* **What this task involves**
Find "import_model()" in the data below; transcribe the line it appears on and each line after it, exactly, to the end, and nothing else.

* **Extracted information**
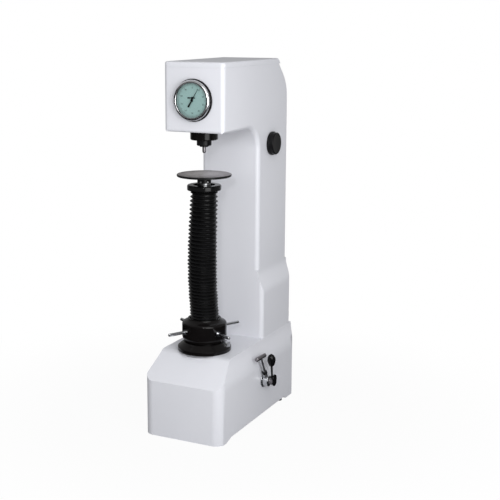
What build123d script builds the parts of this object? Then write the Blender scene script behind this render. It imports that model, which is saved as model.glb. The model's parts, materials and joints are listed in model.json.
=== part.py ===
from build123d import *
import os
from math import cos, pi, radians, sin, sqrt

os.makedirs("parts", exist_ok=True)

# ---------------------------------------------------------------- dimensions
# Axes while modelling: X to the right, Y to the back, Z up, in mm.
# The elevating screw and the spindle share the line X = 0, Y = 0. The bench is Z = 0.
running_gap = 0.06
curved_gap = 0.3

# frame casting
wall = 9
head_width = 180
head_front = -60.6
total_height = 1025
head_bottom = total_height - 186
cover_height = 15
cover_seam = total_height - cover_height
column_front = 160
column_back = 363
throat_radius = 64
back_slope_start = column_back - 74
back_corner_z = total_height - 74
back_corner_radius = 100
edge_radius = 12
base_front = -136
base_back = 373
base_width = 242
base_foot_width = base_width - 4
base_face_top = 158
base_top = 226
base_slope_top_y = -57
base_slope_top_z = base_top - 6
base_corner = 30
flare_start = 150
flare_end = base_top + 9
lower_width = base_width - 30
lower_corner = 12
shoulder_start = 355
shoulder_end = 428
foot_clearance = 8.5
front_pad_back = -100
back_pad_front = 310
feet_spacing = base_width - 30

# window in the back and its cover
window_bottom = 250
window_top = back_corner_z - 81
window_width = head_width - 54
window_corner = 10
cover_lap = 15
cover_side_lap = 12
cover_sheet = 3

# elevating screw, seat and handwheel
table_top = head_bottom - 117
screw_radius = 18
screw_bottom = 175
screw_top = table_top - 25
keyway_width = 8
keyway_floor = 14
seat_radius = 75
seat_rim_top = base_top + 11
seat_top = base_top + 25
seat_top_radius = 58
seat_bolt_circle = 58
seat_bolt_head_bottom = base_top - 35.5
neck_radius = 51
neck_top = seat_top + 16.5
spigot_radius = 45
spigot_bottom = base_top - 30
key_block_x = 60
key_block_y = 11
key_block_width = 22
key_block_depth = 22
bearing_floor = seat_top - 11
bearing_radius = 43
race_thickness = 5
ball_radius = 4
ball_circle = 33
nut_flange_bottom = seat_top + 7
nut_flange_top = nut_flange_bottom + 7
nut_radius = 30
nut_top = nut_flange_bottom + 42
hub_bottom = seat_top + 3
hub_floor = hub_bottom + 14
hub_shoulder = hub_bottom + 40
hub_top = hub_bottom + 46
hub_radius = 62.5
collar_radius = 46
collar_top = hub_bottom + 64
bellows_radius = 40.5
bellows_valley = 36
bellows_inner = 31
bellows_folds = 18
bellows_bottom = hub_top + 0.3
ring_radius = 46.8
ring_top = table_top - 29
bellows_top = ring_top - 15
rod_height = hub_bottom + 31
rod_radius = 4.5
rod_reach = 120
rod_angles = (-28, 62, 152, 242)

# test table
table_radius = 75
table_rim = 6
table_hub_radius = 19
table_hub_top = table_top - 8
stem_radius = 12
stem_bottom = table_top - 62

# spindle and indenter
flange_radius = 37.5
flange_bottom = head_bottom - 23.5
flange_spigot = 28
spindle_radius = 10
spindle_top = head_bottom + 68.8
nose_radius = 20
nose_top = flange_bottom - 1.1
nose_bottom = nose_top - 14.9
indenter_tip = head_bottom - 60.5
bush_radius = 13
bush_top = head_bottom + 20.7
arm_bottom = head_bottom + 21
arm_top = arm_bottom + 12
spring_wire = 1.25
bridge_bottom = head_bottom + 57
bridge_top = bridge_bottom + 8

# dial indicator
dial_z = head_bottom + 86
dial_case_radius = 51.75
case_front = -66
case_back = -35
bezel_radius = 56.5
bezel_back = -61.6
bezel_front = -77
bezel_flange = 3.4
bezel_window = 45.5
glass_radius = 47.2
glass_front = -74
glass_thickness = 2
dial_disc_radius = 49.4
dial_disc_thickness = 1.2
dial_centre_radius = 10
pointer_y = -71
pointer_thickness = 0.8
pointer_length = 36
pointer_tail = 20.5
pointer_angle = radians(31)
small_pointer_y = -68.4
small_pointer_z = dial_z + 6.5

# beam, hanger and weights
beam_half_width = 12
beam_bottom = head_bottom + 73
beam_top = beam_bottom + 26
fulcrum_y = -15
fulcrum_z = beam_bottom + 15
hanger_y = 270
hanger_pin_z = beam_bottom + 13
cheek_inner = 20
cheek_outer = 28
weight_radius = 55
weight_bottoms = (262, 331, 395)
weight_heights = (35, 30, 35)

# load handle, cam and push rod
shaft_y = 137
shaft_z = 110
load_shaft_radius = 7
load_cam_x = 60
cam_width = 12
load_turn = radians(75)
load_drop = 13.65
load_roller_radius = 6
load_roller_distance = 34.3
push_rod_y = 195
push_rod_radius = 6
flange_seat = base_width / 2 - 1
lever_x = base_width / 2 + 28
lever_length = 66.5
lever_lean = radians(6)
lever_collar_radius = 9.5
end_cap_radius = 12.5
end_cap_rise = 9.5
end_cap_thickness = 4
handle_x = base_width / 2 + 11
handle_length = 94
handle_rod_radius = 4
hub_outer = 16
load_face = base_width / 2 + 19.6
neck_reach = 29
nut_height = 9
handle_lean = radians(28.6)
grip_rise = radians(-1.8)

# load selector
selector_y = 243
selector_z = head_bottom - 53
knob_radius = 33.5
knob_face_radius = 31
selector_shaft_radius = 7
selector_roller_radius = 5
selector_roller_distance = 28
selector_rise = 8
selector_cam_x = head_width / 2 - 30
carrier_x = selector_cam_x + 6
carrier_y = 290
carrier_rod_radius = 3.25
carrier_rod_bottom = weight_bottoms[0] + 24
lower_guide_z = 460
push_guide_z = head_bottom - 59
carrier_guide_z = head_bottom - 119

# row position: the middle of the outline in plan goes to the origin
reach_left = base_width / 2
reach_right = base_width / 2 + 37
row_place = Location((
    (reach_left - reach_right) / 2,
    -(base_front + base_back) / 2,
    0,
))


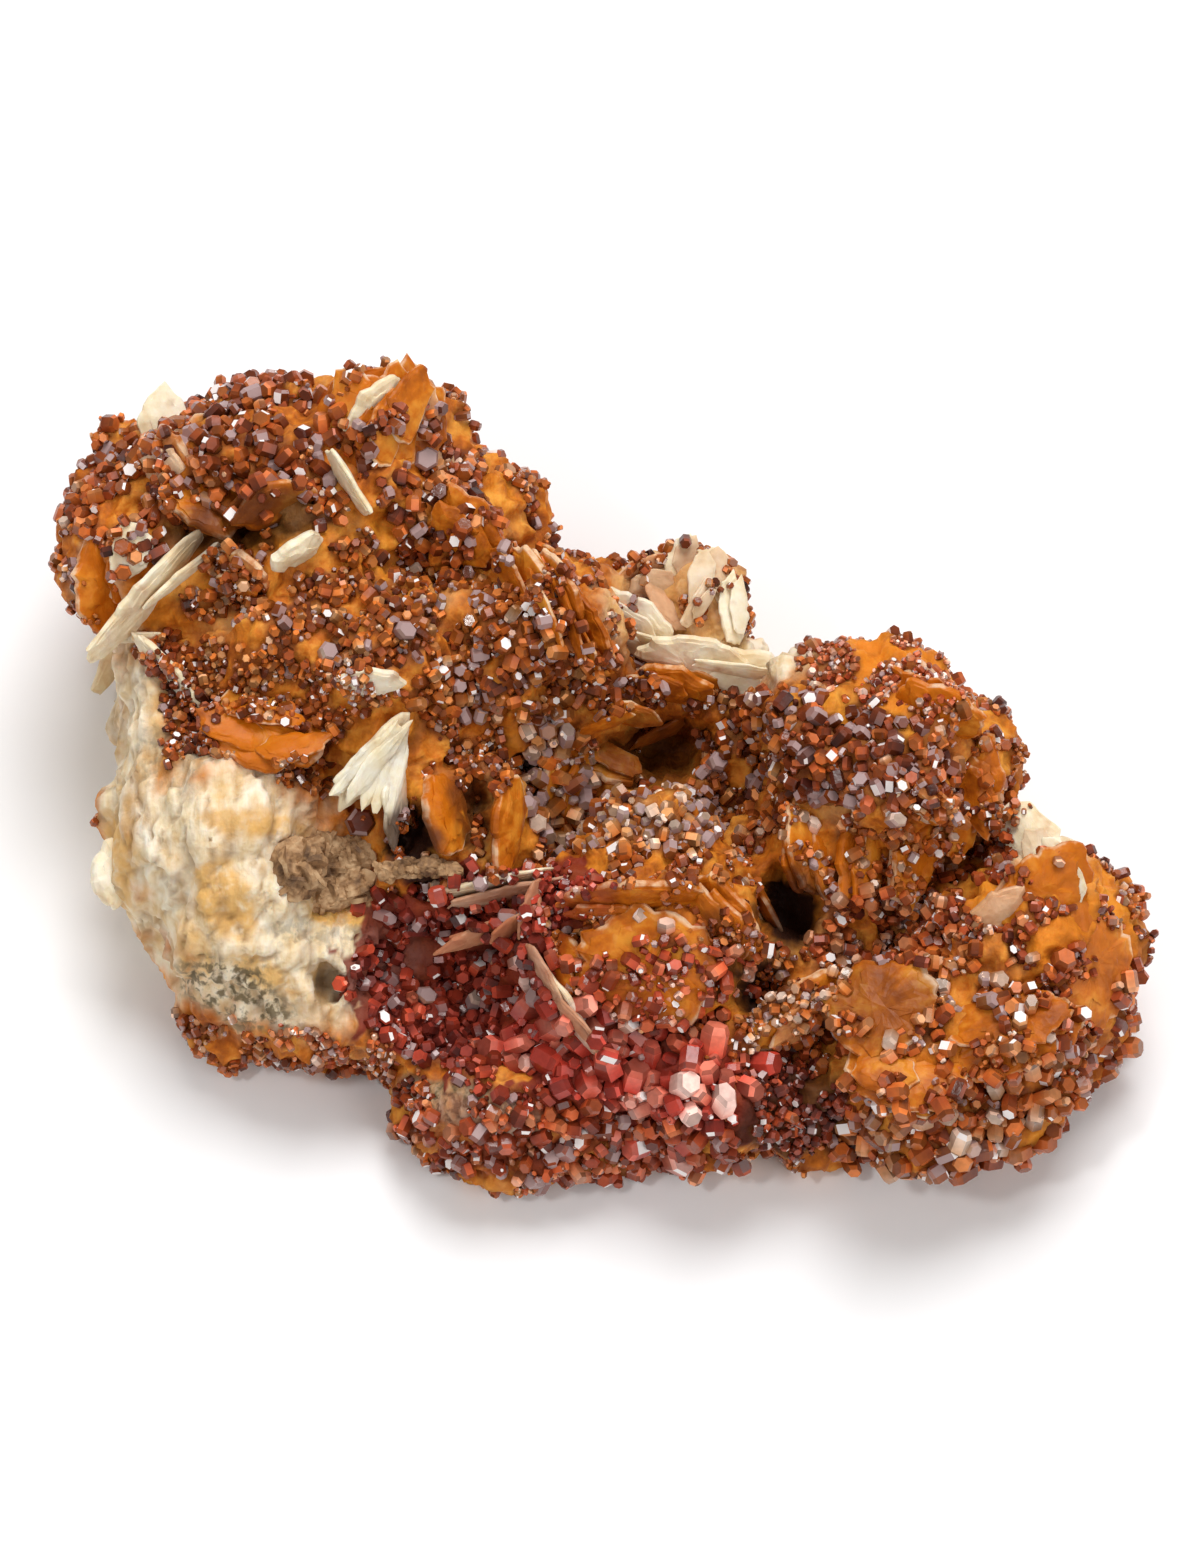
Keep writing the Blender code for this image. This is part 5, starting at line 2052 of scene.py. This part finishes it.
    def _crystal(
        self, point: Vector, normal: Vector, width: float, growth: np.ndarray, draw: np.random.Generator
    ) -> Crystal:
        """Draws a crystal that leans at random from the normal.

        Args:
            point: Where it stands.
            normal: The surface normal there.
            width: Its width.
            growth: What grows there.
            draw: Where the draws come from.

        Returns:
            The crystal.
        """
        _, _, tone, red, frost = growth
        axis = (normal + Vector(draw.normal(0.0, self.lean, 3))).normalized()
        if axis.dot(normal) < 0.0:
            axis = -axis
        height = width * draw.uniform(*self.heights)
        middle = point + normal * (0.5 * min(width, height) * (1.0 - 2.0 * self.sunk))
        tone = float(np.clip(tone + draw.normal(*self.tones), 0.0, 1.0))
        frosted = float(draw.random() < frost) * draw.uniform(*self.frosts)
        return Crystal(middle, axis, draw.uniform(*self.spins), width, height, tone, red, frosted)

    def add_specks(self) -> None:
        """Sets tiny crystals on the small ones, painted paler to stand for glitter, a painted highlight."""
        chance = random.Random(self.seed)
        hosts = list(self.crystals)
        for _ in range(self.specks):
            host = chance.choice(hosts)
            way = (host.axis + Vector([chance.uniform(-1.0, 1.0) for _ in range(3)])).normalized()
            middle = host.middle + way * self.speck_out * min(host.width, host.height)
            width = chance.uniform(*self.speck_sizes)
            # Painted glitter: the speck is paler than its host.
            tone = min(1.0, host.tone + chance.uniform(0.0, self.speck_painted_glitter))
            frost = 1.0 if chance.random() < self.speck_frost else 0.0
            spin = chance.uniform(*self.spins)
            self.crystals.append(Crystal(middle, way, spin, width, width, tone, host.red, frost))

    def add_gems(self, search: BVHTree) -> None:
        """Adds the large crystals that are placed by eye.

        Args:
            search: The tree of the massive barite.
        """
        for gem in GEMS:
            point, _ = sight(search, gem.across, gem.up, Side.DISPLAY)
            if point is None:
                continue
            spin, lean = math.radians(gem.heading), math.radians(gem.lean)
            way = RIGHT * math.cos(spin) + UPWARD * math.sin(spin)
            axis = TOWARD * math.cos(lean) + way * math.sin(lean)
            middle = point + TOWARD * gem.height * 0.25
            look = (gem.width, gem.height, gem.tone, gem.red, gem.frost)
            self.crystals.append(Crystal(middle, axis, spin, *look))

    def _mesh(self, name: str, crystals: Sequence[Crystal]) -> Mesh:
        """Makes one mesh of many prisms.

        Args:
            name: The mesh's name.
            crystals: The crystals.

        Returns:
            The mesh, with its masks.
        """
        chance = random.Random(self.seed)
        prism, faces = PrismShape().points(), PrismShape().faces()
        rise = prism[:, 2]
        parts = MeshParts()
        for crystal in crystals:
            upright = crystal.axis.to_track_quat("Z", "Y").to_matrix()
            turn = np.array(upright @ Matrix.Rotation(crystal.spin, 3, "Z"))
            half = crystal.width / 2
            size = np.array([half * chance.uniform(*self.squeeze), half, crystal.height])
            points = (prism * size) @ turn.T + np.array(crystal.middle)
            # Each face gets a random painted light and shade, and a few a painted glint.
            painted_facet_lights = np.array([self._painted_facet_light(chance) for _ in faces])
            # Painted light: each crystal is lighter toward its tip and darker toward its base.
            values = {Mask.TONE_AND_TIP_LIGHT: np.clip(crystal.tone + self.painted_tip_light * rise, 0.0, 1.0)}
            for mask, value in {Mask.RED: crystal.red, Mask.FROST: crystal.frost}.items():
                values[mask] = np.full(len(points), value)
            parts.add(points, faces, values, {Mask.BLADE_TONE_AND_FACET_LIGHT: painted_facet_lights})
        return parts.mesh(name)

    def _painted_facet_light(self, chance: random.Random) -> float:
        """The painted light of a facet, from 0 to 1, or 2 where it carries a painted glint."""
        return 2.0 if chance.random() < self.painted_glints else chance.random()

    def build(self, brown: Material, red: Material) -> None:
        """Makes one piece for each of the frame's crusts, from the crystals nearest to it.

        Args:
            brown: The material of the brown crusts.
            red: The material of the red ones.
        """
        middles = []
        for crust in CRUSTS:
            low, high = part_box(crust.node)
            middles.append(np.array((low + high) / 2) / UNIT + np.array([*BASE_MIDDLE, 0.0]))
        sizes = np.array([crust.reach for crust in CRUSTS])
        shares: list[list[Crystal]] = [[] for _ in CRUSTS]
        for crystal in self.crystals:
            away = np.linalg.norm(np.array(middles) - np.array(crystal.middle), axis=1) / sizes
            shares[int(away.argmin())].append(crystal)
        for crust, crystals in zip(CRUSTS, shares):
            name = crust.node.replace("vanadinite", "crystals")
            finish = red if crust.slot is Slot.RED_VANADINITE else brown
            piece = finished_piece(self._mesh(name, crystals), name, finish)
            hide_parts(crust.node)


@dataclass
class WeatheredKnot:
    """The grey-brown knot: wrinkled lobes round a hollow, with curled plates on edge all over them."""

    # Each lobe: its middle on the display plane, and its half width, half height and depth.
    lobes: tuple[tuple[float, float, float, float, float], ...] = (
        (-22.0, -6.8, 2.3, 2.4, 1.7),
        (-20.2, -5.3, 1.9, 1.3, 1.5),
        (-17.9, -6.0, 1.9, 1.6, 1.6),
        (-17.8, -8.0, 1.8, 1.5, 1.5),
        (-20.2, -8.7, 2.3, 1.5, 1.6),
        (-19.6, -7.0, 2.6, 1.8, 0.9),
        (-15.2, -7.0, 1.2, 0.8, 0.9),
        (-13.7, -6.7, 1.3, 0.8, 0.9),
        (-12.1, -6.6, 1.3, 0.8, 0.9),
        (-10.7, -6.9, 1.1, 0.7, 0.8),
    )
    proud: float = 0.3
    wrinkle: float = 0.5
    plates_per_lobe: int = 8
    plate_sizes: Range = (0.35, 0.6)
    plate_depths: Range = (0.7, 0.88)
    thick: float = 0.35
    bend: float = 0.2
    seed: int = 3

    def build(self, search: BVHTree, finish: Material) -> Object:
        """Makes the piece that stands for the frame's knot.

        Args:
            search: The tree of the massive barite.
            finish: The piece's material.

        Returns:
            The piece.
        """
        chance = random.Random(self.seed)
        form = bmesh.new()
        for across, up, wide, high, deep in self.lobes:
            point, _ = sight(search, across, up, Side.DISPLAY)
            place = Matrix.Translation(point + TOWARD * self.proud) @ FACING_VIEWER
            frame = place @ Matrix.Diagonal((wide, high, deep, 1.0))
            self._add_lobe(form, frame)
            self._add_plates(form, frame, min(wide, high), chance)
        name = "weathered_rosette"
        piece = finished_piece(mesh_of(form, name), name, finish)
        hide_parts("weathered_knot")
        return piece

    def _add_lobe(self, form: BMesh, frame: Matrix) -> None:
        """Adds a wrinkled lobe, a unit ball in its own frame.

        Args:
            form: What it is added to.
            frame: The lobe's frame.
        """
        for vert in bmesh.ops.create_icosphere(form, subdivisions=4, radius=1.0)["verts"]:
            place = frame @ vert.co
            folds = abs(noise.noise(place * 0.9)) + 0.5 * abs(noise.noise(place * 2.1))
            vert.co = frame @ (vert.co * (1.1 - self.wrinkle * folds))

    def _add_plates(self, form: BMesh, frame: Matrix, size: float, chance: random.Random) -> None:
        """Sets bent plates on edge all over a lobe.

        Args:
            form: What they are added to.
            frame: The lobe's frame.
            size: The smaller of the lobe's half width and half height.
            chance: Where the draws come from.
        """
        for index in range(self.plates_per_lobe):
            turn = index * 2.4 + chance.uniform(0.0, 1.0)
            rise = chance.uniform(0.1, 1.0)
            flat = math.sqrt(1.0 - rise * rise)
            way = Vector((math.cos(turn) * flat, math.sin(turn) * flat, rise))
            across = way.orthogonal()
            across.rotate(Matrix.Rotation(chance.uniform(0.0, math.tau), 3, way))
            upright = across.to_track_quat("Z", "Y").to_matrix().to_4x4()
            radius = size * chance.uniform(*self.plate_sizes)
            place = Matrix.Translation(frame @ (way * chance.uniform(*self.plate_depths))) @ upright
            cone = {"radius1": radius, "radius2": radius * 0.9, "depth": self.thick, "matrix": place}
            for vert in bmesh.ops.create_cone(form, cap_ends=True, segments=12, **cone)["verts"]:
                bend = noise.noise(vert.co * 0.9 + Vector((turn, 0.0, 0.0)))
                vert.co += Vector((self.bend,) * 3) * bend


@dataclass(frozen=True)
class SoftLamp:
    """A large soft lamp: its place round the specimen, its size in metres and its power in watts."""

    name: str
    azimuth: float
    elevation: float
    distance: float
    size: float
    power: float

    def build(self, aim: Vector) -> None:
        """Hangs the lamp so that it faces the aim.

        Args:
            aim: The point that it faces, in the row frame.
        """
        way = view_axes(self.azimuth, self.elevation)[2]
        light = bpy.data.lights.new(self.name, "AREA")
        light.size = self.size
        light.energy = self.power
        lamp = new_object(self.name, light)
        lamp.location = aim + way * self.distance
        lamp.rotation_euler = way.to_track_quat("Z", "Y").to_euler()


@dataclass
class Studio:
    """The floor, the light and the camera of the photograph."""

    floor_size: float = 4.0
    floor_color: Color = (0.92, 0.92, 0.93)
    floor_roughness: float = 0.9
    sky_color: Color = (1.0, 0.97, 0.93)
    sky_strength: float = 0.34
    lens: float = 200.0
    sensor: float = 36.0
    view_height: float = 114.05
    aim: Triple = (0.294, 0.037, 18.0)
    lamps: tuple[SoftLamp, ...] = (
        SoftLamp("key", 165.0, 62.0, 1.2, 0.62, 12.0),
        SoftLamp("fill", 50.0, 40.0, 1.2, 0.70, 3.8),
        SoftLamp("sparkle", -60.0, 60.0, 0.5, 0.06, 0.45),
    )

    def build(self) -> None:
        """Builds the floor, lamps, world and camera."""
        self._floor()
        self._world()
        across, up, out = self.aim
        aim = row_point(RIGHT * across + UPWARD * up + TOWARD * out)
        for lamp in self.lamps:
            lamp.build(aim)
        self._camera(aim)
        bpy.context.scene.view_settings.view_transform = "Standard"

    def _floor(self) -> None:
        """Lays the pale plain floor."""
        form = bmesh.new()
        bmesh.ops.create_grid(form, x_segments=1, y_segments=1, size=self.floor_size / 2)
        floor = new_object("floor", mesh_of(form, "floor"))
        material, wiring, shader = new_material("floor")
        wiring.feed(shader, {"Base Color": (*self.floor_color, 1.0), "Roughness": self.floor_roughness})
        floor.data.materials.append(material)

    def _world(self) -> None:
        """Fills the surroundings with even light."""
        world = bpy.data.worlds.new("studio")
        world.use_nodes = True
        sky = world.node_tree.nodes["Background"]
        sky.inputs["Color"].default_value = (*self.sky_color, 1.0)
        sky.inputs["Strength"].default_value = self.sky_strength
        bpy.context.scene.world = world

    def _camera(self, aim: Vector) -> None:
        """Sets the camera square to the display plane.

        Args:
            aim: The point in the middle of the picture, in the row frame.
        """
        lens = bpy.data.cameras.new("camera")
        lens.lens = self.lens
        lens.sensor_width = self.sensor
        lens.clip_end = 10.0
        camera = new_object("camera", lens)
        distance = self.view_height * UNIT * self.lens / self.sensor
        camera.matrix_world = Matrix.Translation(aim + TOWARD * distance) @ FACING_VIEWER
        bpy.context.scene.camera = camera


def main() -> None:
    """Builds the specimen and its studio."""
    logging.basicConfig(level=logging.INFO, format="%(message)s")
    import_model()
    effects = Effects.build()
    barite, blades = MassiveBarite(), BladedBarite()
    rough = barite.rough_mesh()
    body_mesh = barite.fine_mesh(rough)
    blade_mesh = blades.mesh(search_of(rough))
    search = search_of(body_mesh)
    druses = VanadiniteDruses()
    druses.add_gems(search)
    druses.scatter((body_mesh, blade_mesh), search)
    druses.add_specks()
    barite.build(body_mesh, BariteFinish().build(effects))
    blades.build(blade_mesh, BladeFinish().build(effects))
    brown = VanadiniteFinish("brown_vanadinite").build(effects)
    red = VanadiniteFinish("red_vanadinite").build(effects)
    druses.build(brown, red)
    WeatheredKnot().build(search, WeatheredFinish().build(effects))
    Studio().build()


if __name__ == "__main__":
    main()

* **Solution to this exercise**
    import_model()
    effects = Effects.build()
    barite, blades = MassiveBarite(), BladedBarite()
    rough = barite.rough_mesh()
    body_mesh = barite.fine_mesh(rough)
    blade_mesh = blades.mesh(search_of(rough))
    search = search_of(body_mesh)
    druses = VanadiniteDruses()
    druses.add_gems(search)
    druses.scatter((body_mesh, blade_mesh), search)
    druses.add_specks()
    barite.build(body_mesh, BariteFinish().build(effects))
    blades.build(blade_mesh, BladeFinish().build(effects))
    brown = VanadiniteFinish("brown_vanadinite").build(effects)
    red = VanadiniteFinish("red_vanadinite").build(effects)
    druses.build(brown, red)
    WeatheredKnot().build(search, WeatheredFinish().build(effects))
    Studio().build()


if __name__ == "__main__":
    main()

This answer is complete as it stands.